Ultimately, the plot, based very loosely on a Lois Duncan novel (with which it shares only the title, the characters' names, and the inciting incident), is pretty convoluted, often detracting from the film as our protagonists spend more time trying to find out about the dude they ran over than about the fact that somebody's trying to kill them. The film devotes a ton of undue importance to the plot, but nothing really comes of it, the killer turning out to be a random person whose existence was only revealed about two-thirds of the way into the film. This is the Kevin Williamson who wrote Dawson's Creek and Teaching Mrs. Tingle more than the one who wrote Scream and even The Faculty, the characters here being notably less interesting and, by extension, failing to get me to care about them. He doesn't get all the blame, though, because a huge chunk of it has to go to the cast. Of the four leads, only Sarah Michelle Gellar really comes out of this with her pride intact; sure, she's basically playing a variant on Buffy Summers here, but any fan of Buffy the Vampire Slayer knows that that's well within her wheelhouse. The main female lead, Jennifer Love Hewitt, is drop-dead gorgeous, but wow is her acting terrible. Neve Campbell (her Party of Five co-star, incidentally) she ain't, no matter how hard she tries otherwise. I was having flashbacks to Rooney Mara in the Nightmare on Elm Street remake, with the only things giving Hewitt a leg-up in that department being her charisma (read: her ample, prominently-displayed cleavage) and the fact that, instead of underacting, she overacts and at least gives a cheesily-bad performance. The same can't be said of the male leads, Ryan Phillippe and Freddy Prinze, Jr., who are just a couple of steps above wooden. It was clear that everybody was cast for their looks, not their acting ability. Between them and the writing, with the exception of Helen, I couldn't be bothered to care about the characters or the driving story.

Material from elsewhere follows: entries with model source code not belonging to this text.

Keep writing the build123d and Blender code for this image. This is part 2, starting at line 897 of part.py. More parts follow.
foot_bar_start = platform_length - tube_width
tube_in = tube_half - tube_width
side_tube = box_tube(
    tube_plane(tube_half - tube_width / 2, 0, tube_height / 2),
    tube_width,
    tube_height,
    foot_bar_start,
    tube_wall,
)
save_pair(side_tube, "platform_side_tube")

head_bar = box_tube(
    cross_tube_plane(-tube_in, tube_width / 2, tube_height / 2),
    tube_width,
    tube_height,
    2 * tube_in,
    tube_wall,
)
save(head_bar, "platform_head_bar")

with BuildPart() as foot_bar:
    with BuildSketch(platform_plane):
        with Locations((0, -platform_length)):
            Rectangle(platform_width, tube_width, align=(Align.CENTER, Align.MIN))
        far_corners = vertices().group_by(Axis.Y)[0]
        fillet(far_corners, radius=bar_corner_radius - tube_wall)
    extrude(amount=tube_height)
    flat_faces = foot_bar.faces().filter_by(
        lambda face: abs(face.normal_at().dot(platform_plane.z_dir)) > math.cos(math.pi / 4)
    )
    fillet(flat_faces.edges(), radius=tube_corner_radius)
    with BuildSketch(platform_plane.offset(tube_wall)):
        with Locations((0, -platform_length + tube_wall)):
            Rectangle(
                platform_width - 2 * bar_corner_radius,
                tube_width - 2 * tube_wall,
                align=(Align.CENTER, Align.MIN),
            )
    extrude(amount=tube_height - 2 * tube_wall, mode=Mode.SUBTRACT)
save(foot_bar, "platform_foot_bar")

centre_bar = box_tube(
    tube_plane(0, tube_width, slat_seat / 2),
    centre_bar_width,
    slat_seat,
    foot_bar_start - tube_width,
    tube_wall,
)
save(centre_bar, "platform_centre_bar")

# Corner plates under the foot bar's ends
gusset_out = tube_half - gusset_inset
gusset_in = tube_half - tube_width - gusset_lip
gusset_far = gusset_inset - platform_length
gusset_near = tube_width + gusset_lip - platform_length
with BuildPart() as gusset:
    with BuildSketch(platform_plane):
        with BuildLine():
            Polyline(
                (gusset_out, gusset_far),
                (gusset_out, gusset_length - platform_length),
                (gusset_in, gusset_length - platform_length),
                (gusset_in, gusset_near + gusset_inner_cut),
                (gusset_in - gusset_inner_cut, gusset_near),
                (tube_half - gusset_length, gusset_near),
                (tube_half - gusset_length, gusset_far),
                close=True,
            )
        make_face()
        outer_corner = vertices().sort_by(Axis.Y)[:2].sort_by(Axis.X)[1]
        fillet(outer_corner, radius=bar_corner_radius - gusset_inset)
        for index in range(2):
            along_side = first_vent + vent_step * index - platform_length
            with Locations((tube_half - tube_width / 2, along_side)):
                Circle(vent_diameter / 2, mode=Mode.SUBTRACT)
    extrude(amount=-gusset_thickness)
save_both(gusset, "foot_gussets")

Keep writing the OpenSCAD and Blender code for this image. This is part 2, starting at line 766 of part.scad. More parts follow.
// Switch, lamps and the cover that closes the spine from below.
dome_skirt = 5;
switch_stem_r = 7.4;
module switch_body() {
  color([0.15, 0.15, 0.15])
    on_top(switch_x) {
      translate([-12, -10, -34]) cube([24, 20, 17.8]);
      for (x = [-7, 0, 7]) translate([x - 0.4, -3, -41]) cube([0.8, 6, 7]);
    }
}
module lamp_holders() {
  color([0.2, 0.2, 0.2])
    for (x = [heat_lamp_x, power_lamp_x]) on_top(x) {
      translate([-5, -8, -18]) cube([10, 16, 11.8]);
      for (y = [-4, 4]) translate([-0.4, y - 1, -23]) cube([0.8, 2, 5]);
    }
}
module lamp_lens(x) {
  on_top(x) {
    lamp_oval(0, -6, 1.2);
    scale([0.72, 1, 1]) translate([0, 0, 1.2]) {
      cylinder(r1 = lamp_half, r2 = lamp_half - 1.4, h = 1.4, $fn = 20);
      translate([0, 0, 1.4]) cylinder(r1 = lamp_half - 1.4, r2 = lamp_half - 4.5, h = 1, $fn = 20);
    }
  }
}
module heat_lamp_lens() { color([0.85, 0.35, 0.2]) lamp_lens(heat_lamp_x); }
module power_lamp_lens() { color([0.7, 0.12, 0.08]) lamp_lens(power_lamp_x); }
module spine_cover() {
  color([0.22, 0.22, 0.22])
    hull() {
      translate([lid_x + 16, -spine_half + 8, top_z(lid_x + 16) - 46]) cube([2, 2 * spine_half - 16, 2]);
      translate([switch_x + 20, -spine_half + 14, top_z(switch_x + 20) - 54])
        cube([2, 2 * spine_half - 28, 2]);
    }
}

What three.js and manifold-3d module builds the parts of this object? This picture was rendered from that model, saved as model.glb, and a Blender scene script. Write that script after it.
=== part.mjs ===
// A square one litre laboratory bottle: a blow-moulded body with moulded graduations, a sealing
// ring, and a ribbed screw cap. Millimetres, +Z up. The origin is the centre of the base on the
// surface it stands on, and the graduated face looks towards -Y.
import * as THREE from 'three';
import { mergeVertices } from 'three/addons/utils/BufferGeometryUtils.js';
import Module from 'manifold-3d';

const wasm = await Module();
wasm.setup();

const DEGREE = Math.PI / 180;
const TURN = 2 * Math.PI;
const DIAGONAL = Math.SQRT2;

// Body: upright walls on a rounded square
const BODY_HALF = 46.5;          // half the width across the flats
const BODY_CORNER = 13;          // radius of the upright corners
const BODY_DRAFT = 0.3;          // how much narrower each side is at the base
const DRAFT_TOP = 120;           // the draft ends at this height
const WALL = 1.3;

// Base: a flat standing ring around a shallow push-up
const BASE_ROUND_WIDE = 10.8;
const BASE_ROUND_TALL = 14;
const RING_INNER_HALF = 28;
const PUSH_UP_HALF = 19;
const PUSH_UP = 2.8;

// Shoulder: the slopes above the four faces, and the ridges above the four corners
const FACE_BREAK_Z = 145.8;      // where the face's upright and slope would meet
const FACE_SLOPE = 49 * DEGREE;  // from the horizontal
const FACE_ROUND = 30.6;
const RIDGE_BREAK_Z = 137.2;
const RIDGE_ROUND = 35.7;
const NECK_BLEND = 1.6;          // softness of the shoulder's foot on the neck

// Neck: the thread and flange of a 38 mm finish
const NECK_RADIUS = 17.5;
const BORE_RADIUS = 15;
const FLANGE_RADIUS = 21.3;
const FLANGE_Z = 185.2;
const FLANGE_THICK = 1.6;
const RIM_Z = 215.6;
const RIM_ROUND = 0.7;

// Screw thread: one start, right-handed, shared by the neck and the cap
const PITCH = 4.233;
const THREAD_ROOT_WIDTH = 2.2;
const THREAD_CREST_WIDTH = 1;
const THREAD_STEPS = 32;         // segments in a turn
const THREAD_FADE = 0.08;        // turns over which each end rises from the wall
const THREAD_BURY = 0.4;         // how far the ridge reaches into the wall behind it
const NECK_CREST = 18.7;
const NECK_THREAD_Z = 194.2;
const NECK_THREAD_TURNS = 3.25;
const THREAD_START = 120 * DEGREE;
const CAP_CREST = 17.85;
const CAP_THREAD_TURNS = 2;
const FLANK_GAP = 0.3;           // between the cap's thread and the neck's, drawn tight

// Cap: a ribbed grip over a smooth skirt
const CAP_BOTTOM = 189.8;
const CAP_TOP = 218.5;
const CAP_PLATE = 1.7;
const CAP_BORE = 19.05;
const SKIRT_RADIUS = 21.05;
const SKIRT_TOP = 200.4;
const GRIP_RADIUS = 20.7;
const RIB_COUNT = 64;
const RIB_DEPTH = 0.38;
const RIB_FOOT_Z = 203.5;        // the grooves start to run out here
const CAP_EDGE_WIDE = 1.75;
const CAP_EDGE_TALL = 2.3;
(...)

It's far more interesting when it's being a slasher flick as opposed to a soap opera, with the violence handled better than the characters. While the payoffs are pretty dry and run-of-the-mill as far as these films go, the setups definitely aren't, with the scenes where the killer chases his victims all having a palatable sense of tension and urgency. This is a thrill ride, not a slow-burn chiller, and I was definitely thrilled. Helen's chase was the standout (Gellar definitely puts up a better fight than she did in Scream 2), but the film ended on a high note too with its second-best scene, the climax at the dock, and the other scenes didn't disappoint either. Even when the film was cutting away from the bloodshed, it implied enough to make the killer feel like a real threat, with his meathook and trenchcoat adding to his menace. The directing by Jim Gillespie was what boosted this film enough for me to enjoy it unironically, producing enough genuine scares to get me invested where the characters and the writing failed. It pretty much hits all the cliches of the slasher genre and ironically does pretty much everything that Scream mocked just a year prior, but it does it well, and in the end, you can't complain about comfort food not being gourmet.

The Bottom Line:

At least half of my enjoyment of this film was on a so-bad-it's-good level, but it has enough genuine moments for me to enjoy it straight-up. It's a midnight movie, but it's a pretty good one.